Eine Stunde nach dem Wahlende um 16 Uhr kamen schon die ersten Wahl­be­ob­ach­te­r:in­nen zusammen. Eine Delegation aus Russland war darunter, sie lobte die Organisation. „Wir haben gesehen, dass die Wähler aktiv waren“, äußerte sich Andrei Shufov. Andere hielten sich noch zurück mit öffentlichen Statements.

An einer Wahlstation hatte es einen Protest von 30 Personen gegeben, berichtete eine Beobachterin. Etwa 30 Vorfälle von Gewalt gab es laut Behörden. Darunter waren zwei Explosionen in der Nähe eines Wahllokals in Dhaka. Auch in der Hafenstadt Chittagong kam es zu einem Zwischenfall.

Erfolgreich nicht gewählt

Am Sonntagabend verkündete der oppositionelle Politiker Abdul Moyeen Khan (BNP), dass ihr Aufruf zum Wahlboykott erfolgreich gewesen sei: Nicht nur im Namen seiner Partei, sondern vieler weiterer beglückwünschte er alle, die „diese absurde Abstimmung ignoriert“ haben, so Khan. „In den meisten Wahllokalen waren fast keine Wähler anwesend“, sagte er Medienvertretern.

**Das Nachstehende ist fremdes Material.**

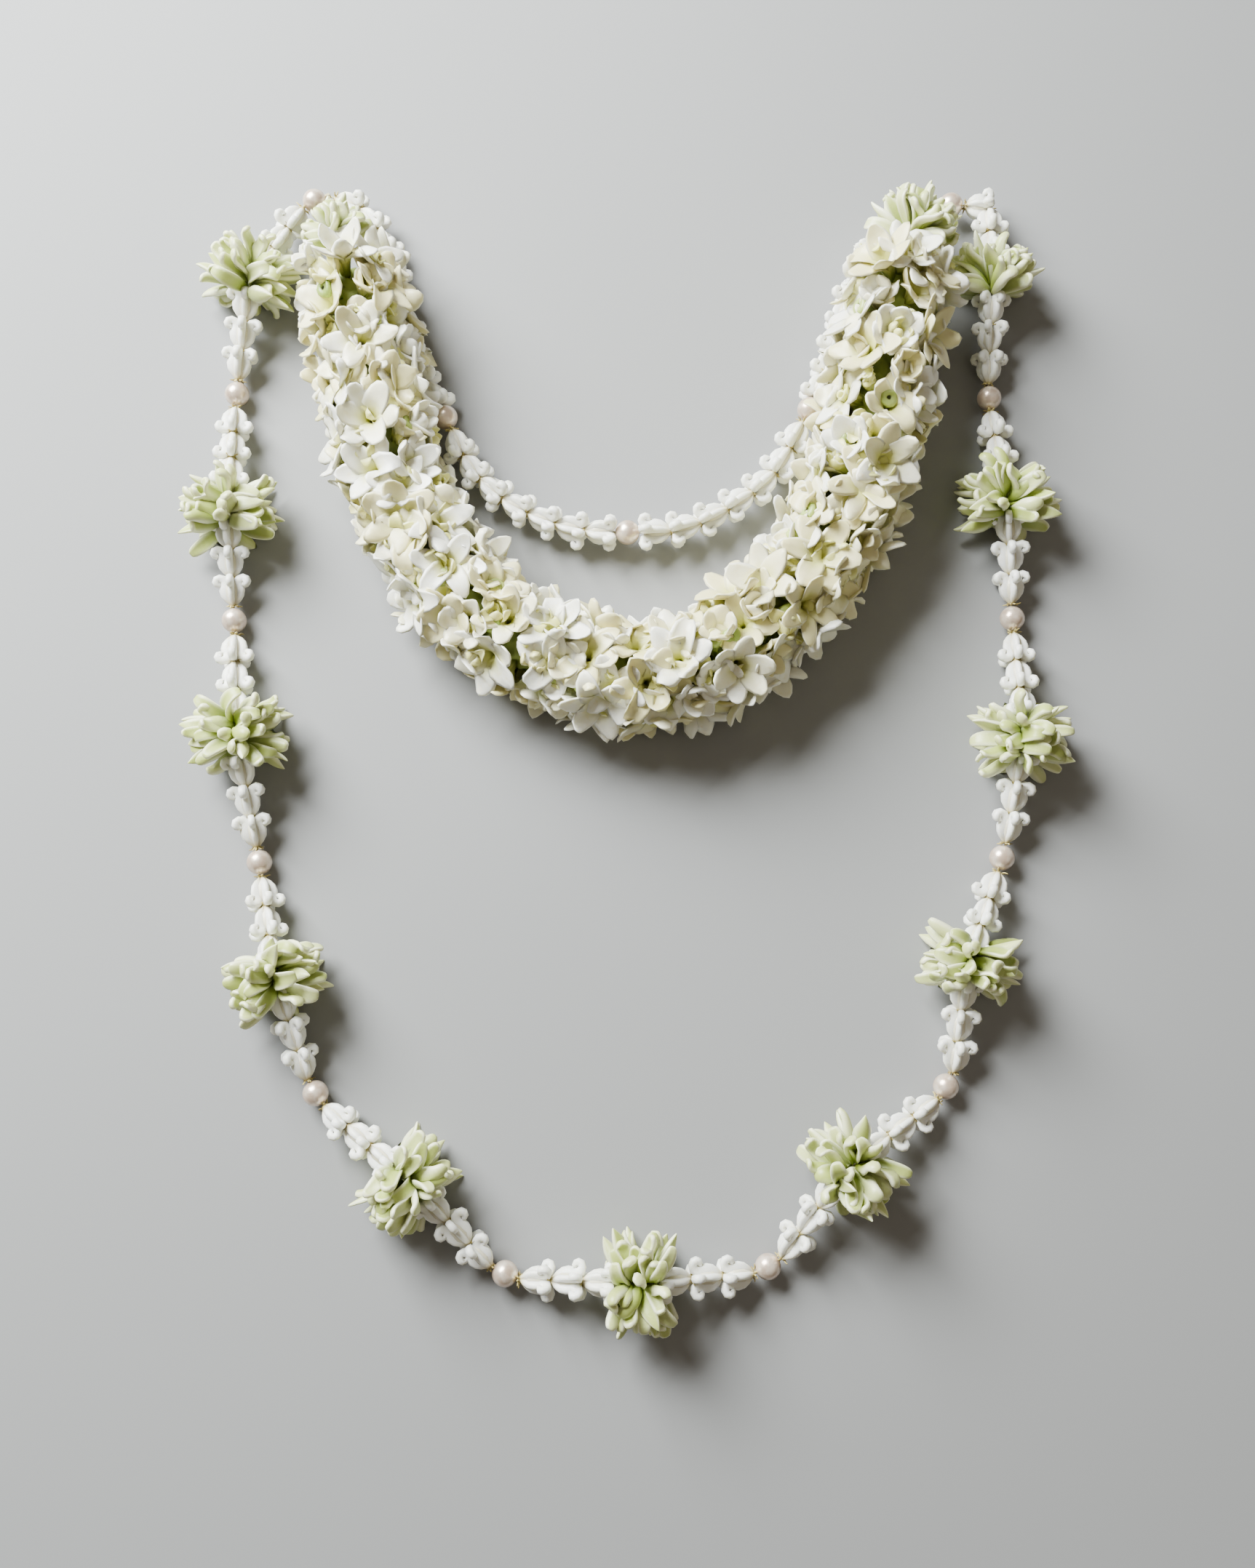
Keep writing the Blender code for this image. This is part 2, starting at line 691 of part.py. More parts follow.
# The strands
outer = outer_beads()
left, middle, right = inner_beads()
junction_left, junction_right = outer[0], outer[-1]
left_upper = inner_run("left_upper", junction_left.entry, LEFT_UPPER_BENDS, left.entry, KNOT_SPACE,
                       UPPER_FLOWERS)
left_lower = inner_run("left_lower", left.exit, LEFT_LOWER_BENDS, middle.entry, FLOWER_GAP, LOWER_FLOWERS)
right_lower = inner_run("right_lower", right.entry, RIGHT_LOWER_BENDS, middle.exit, FLOWER_GAP,
                        LOWER_FLOWERS)
right_upper = inner_run("right_upper", junction_right.exit, RIGHT_UPPER_BENDS, right.exit, KNOT_SPACE,
                        UPPER_FLOWERS)
runs = [*outer_runs(outer), left_upper, left_lower, right_lower, right_upper]
strand_points = [point for run in runs for leg in run.legs for point in leg[0].points]

add_pearl("pearl_junction_left", junction_left)
add_pearl("pearl_junction_right", junction_right)
for number, bead in enumerate(outer[2:-1:2], 1):
    add_pearl(f"pearl_outer_{number:02d}", bead)
add_pearl("pearl_inner_left", left)
add_pearl("pearl_inner_middle", middle)
add_pearl("pearl_inner_right", right)
for run in runs:
    add_flowers(run)

# The rope and the pompons
rope = Line([above((x, y), height) for x, y, height in ROPE_LINE])
rope_ends = [rope.at(0), rope.at(rope.length)]
outwards = [-rope.direction(0), rope.direction(rope.length)]
knots = [left_upper.thread[0].lerp(left_upper.thread[1], 0.34),
         right_upper.thread[0].lerp(right_upper.thread[1], 0.34)]
end_pompons = []
for end, knot in zip(rope_ends, knots):
    towards = (knot - end).normalized()
    end_pompons.append(Bead(end + towards * (CORE_REACH + END_POMPON_OFFSET), end, knot, CORE_REACH,
                            CORE_REACH))

for number, pompon in enumerate(outer[1::2], 1):
    planes = [FLOOR]
    for other in end_pompons:
        planes.append(parting_plane(pompon.centre, other.centre))
    nearest = min(rope.points, key=lambda point: (point - pompon.centre).length)
    room = (nearest - pompon.centre).length
    planes.append(parting_plane(pompon.centre, nearest, 1 - ROPE_REACH / room))
    add_pompon(f"pompon_outer_{number:02d}", pompon, planes)

for side, pompon, end, outward in zip(("left", "right"), end_pompons, rope_ends, outwards):
    planes = [END_POMPON_FLOOR, (end + outward * GAP, -outward)]
    planes += strand_planes(pompon.centre, PETAL_REACH)
    planes += [parting_plane(pompon.centre, other.centre) for other in outer[1::2]]
    add_pompon(f"pompon_rope_{side}", pompon, planes, END_POMPON_LEANS, END_POMPON_LOWEST,
               END_POMPON_BELLY)

stations = [rope.at(rope.length * step / WHORLS) for step in range(WHORLS + 1)]
rope_bore = add_cutter("rope_bore", [rope.at(-0.001), *stations[1:-1], rope.at(rope.length + 0.001)])
beside_rope = []
for pompon in outer[1::2]:
    nearest = min(rope.points, key=lambda point: (point - pompon.centre).length)
    room = (nearest - pompon.centre).length
    if room < ROPE_REACH + PETAL_REACH:
        beside_rope.append(parting_plane(nearest, pompon.centre, ROPE_REACH / room))
for index in range(SEGMENTS):
    first = round(index * WHORLS / SEGMENTS)
    last = round((index + 1) * WHORLS / SEGMENTS)
    add_rope_segment(f"rope_{index + 1}", rope, first, last, rope_bore, beside_rope)

# The thread, once round both strands and once through the rope
loop = [junction_left.exit]
for bead in outer[1:-1]:
    loop += [bead.entry, bead.exit]
loop += [on_strand(RIGHT_CORNER), junction_right.entry, *right_upper.thread, *right_lower.thread]
loop += [*reversed(left_lower.thread), *reversed(left_upper.thread)]
left_end, right_end = end_pompons
crossing = [knots[0], left_end.exit, left_end.entry, *stations, right_end.entry, right_end.exit, knots[1]]
add_thread(loop, crossing)
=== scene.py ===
"""A flower lei, lying flat: two strands of crown flowers, pearls and pompons, and a tuberose rope."""

import math

import bpy
import numpy as np
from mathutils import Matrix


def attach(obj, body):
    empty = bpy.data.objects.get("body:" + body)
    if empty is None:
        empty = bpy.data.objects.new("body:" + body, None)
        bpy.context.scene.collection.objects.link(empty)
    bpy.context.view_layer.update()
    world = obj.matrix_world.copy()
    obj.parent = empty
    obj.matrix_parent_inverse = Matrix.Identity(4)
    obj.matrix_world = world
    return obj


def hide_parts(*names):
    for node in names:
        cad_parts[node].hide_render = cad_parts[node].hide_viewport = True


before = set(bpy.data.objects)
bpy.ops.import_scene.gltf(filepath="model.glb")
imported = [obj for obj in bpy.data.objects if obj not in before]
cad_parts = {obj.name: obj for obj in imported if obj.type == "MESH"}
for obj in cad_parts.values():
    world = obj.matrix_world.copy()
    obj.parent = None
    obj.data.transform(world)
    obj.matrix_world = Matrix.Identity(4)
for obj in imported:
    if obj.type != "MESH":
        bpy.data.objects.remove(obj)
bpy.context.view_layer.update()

# The thread. A two-ply cotton thread runs once round both strands and closes on itself. A second
# length runs through the tuberose rope and is knotted to the first beside the two junction pearls.
UP = np.array([0.0, 0.0, 1.0])
GAP = 0.0003
PEARL_RADIUS = 0.0058
PEARL_HEIGHT = 0.0066
POMPON_HEIGHT = 0.0155
STRAND_HEIGHT = 0.0097
FLOWER_LENGTH = 0.0139
FLOWER_GAP = 0.0007
FLOWERS_IN_RUN = 3
CORE_REACH = 0.0045
KNOT_SPACE = 0.0055
KNOT_SHARE = 0.34
THREAD_RADIUS = 0.00042
THREAD_SIDES = 8
THREAD_STEP = 0.0007
PLY_TWIST = math.tau / 0.0032
PLY_DEPTH = 0.22
TANGENT_REACH = 0.001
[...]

Die tatsächliche Zahl der Wählenden spiele keine Rolle, sagte ein Parteikollege von Khan gegenüber der taz. In der Tat hatte die Wahlkommission am Vorabend angekündigt, dass eine geringe Beteiligung ausreiche.

„Unsere Premierministerin ist die einzige Wahl, die wir haben“, sagt Mahfuz, der für eine Denkfabrik arbeitet. Es ist ein Satz, der oft zu hören ist, vielen fehlte eine Alternative zu Hasina.